> **EXERCISE**: Find how many lines of the listing below include the word "that", then report the number by itself.
--
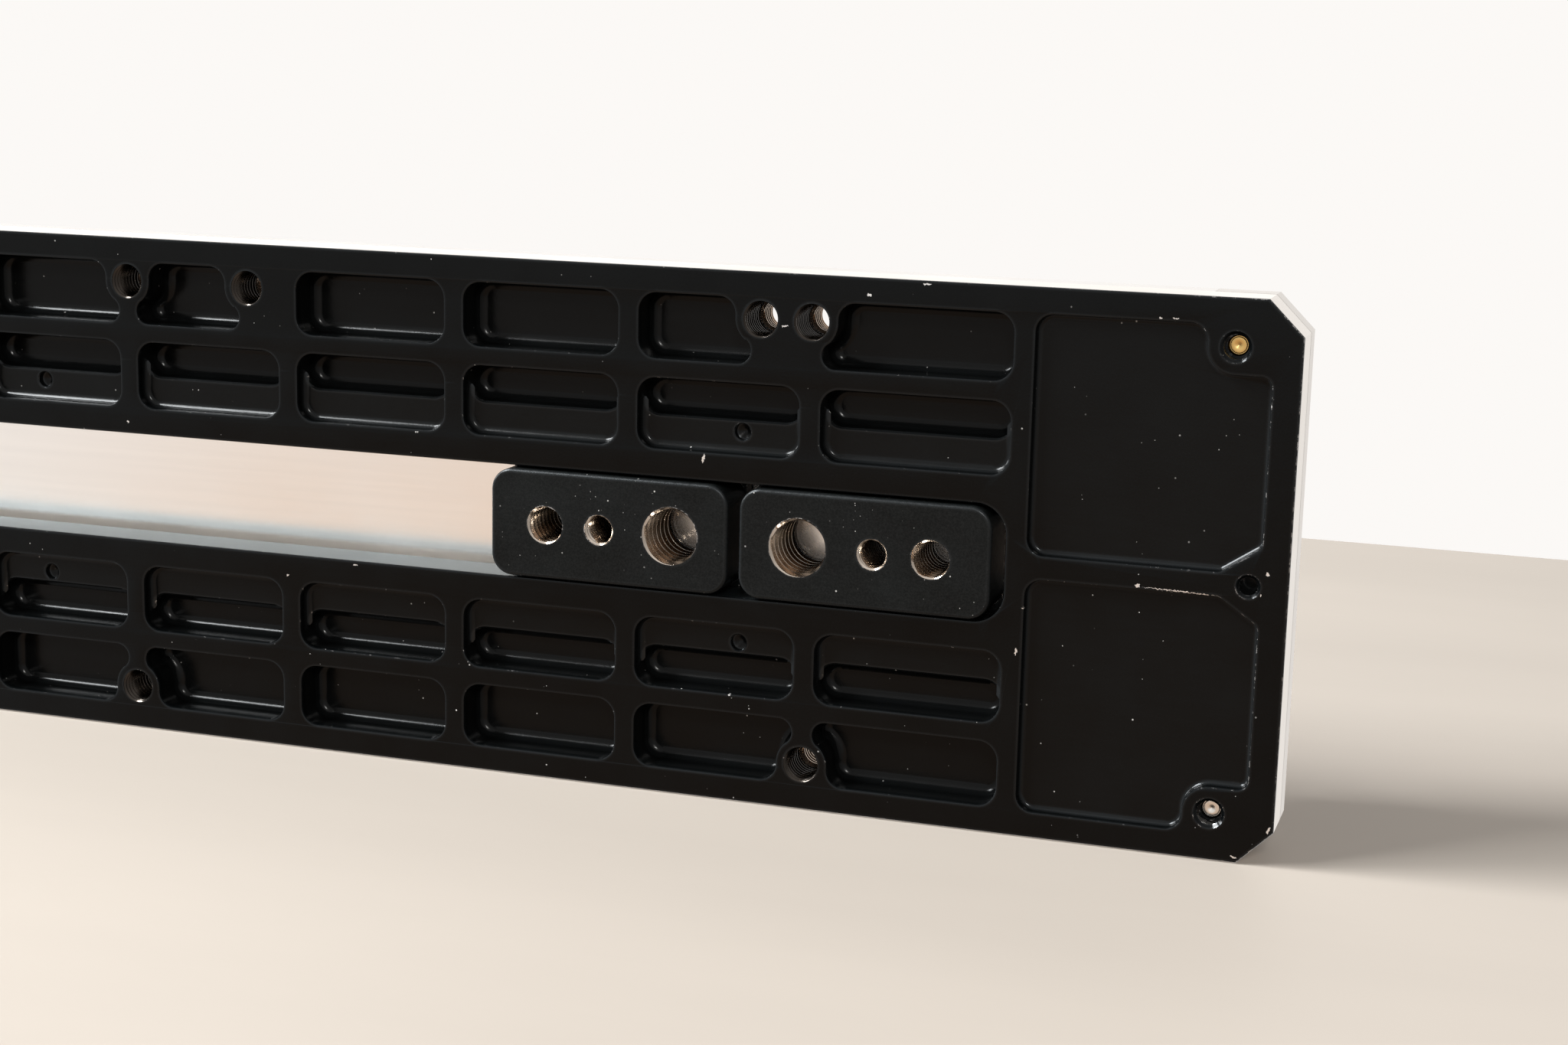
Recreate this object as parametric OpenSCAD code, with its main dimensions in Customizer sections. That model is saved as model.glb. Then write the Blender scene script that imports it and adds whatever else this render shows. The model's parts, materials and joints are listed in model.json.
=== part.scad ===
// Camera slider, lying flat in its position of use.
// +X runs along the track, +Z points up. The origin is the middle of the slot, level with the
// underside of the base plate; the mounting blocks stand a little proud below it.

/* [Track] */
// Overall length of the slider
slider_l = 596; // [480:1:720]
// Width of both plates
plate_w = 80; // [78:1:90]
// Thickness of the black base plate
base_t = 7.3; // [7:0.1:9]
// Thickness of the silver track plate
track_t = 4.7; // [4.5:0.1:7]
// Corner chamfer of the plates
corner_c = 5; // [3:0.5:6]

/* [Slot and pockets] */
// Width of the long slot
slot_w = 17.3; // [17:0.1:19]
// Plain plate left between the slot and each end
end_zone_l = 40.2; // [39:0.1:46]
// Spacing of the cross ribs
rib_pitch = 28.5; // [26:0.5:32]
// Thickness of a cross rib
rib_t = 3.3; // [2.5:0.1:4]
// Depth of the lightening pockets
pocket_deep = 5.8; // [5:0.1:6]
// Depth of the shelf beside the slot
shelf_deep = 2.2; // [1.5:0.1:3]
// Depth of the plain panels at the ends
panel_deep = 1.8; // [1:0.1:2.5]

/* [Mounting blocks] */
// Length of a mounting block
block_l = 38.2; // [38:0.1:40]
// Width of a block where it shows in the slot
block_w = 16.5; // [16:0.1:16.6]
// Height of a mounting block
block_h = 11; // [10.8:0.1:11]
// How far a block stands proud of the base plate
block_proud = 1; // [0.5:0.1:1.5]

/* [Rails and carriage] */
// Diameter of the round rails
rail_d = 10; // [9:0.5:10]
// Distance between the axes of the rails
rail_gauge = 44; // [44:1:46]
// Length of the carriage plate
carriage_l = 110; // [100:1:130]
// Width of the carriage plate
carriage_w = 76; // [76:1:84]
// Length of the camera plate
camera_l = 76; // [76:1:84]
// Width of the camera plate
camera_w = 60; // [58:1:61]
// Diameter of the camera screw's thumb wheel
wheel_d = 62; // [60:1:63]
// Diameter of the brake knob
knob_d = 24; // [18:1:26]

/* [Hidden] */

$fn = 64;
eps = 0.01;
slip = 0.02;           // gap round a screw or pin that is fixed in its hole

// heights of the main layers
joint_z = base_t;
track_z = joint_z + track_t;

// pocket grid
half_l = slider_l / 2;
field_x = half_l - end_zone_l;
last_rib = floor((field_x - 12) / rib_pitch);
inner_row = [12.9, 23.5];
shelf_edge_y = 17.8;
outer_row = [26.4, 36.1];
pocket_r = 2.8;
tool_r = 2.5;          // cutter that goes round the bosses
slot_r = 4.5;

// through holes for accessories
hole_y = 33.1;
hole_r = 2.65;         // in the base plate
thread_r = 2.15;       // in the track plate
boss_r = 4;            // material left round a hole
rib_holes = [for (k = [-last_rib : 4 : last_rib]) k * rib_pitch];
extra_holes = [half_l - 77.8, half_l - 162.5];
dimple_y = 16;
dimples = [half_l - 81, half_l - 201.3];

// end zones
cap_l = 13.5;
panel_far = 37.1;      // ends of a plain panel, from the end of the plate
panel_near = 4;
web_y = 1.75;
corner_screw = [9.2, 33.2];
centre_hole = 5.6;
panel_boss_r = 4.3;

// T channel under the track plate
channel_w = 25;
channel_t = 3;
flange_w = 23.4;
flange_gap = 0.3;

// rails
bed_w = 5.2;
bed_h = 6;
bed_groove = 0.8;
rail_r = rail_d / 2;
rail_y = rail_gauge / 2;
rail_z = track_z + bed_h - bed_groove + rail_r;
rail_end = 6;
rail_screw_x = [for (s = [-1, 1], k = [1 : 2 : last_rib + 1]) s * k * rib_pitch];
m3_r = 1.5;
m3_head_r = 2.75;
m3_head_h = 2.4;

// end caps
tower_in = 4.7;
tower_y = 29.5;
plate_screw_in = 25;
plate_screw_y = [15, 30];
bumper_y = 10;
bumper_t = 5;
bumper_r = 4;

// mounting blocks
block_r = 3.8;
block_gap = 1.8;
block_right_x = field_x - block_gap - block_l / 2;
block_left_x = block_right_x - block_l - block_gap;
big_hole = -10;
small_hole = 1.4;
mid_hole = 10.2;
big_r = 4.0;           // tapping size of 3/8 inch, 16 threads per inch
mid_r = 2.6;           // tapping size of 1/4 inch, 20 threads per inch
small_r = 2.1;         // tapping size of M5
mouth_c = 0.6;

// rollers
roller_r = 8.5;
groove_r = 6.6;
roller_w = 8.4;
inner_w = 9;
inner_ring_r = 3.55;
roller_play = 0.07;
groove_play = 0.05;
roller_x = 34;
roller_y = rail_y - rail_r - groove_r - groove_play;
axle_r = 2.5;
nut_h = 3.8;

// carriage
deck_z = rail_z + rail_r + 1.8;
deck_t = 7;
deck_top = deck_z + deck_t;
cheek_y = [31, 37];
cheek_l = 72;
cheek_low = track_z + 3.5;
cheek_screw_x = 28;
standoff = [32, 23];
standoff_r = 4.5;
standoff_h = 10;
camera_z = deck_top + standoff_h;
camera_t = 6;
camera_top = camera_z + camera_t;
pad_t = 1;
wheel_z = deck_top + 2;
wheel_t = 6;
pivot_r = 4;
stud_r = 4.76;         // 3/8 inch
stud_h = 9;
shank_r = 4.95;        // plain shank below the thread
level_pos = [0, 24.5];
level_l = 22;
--
> **RESULT**: 3